One way you can really zoom in on bonding well with your baby while promoting language development is to focus on using positive verbal and non-verbal communication behaviours. Specifically, use positive facial expressions with eye contact on a regular basis with your infant and ensure that the physical distance between you and your baby doesn’t disrupt his or her sense of security in the precious first year of life. Trust is the first pillar of bonding between you and your infant. This is key to the development of positive emotional bonds between parent and child.
Singing to your baby and/or reciting little rhymes on a regular basis is a fabulous way to tune your baby into the way you like to use language for joy. When you feel good using playful language, chances are your baby will also feel good and benefit from it emotionally and cognitively. The more consistent you are in joyfully communicating with your infant in verbal and nonverbal ways on a daily basis, the more likely it will be that your baby will mirror your joy and come to expect it when relating with you. How cool is that?
Baby and Stories
You probably already know how important it is to read to your baby from an early age. Some parents read to their infant while in the womb and others may begin a practice of reading to their baby immediately after birth. Every family is different but what is important to note, is that supporting your baby’s literacy development is not restricted to reading books. There are two kinds of “stories” you can share with your infant that are powerful ways to stimulate their brain development and learning while also bonding you emotionally with your child.
TIP#2 – Make it a Habit to Talk about the Present and the Imaginary Every Single Day
Talk about the Present: An easy technique to connect with your baby in a meaningful way is to talk about the present while it’s happening. If you simply center yourself in a positive emotion, smile at your baby and look into his or her eyes as you pack the diaper bag, you can also tell your baby what you’re doing step-by-step while you’re doing it.
Showing your infant the key items and emphasizing the words as you place them in the bag will help your baby to visually understand daily routines and get them accustomed to hearing the particular manner of speaking you use when describing or teaching them something in a calm and positive way. No planning is required. Simply tell and show your baby what is happening moment-to-moment, a few times each day.
Talk about the Imaginary: If you were raised in a culture that has a tradition of oral storytelling, then this may come naturally to you. If not, then here’s a wonderful way for you to creatively connect with your infant. You can create simple oral stories from your imagination and tell them to your baby. If this is hard for you, looking at a family photo that stimulates a positive memory for you might do the trick. You can then use simple language to tell your baby the story of what you remember seeing, doing, hearing and feeling on the day depicted in the photo. Animal noises and funny sounds are always fun to elaborate storytelling with infants and toddlers.

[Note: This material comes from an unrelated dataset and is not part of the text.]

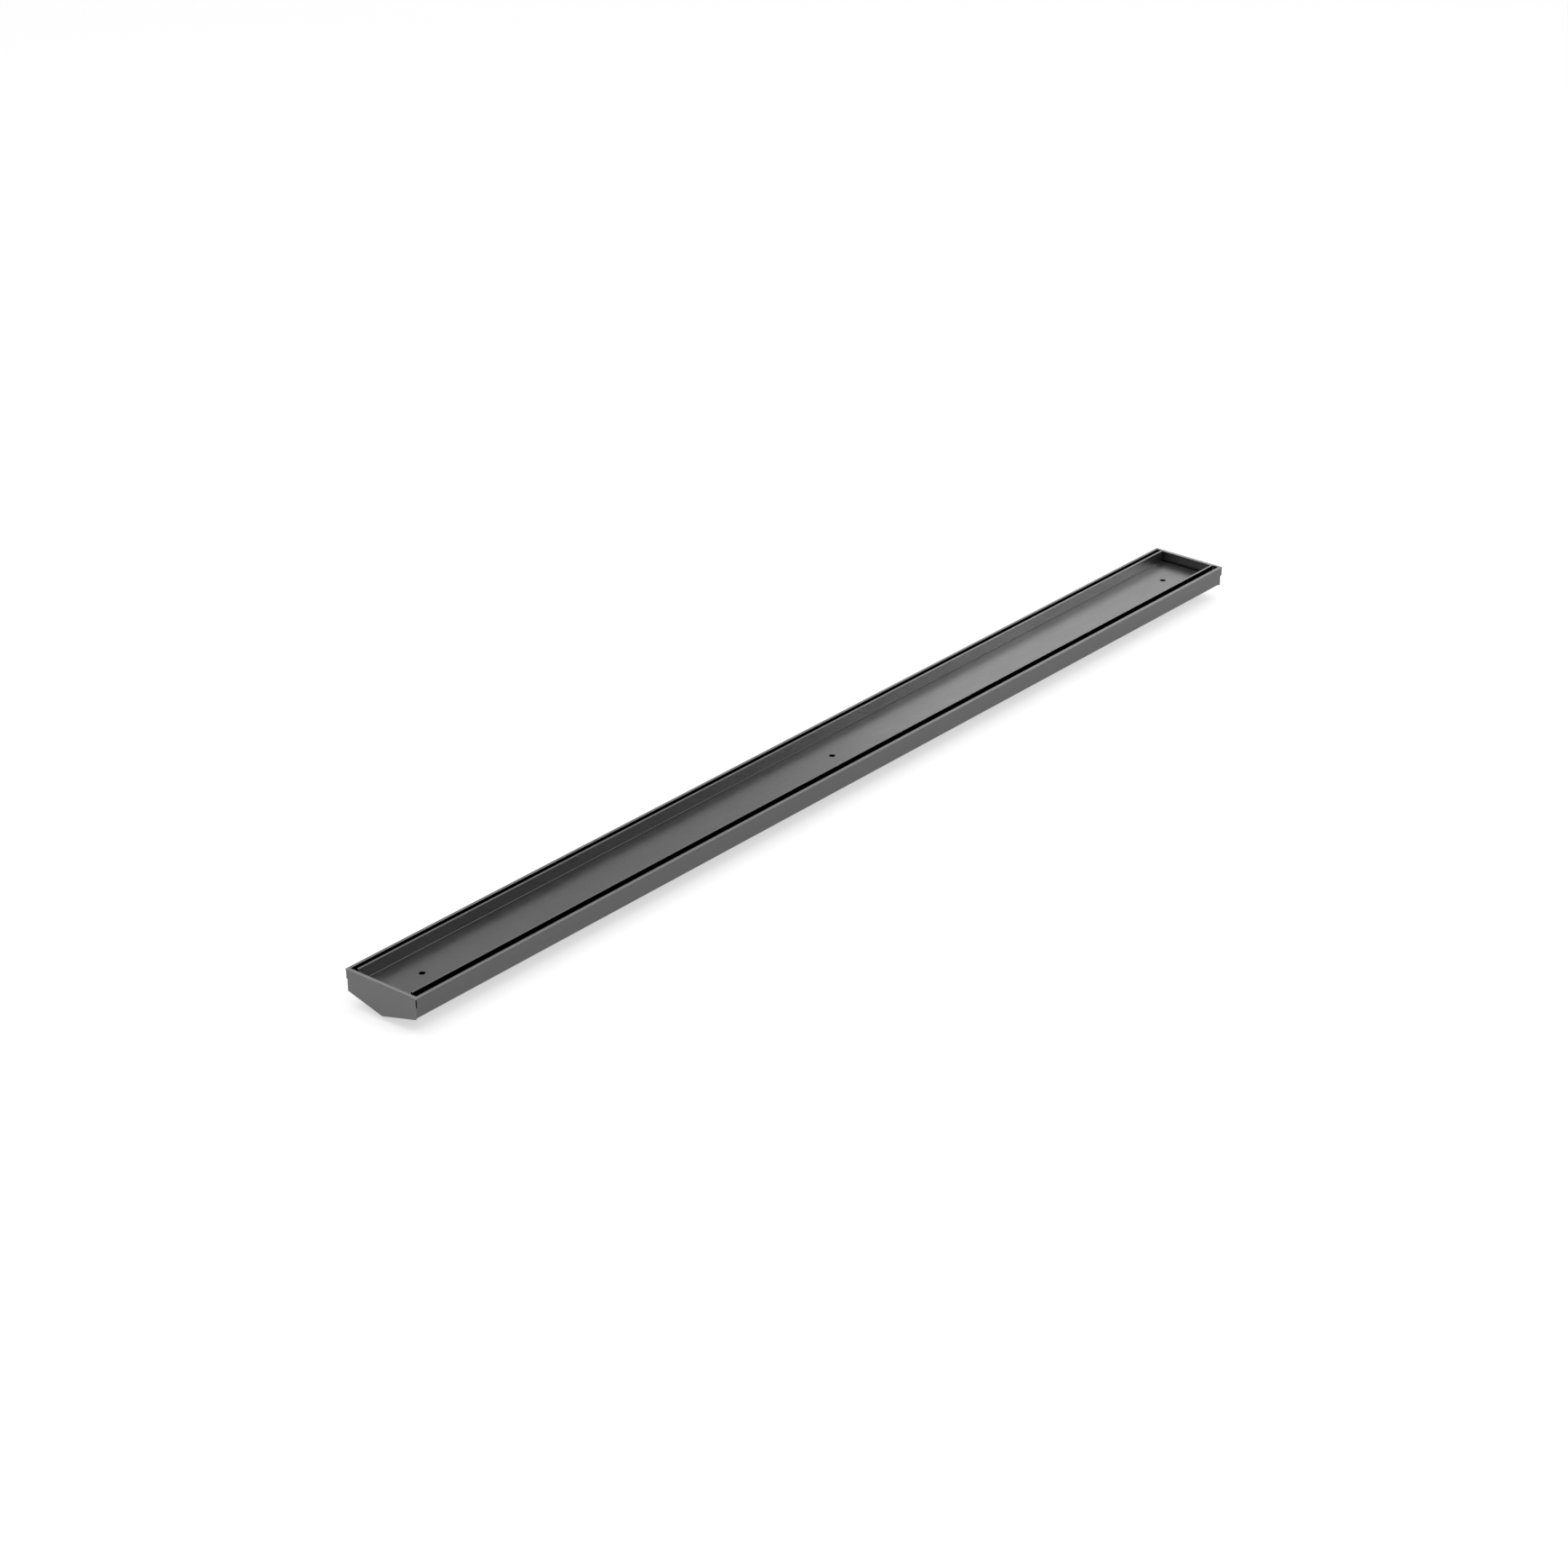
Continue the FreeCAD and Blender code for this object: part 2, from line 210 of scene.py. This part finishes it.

You may notice that your body language and eye contact during imaginary storytelling (or recounting events from a photo) will differ significantly from when you “talk about the present” to your baby. This is good! Your infant will pick up the subtle differences in the way you speak and relate to him or her because the quality and tone of your voice is likely to change along with characters in a story. You will also probably have more eye contact with your baby when storytelling or recounting events. The content of the stories is important. Creating stories with a pleasant tone and happy themes will support your emotional bonding efforts with your baby and increase the level of trust between you.
Baby and Community
Despite our deepest longings to emotionally connect with our baby and keep them close to us, it’s a reality that our infants will grow up and begin to notice a bigger community that spirals out to connect with other communities and ultimately to our wider world. More parents are aware that bilingualism and multilingualism can be a conscious goal which begins in infancy as outlined in this short article in the Economist online.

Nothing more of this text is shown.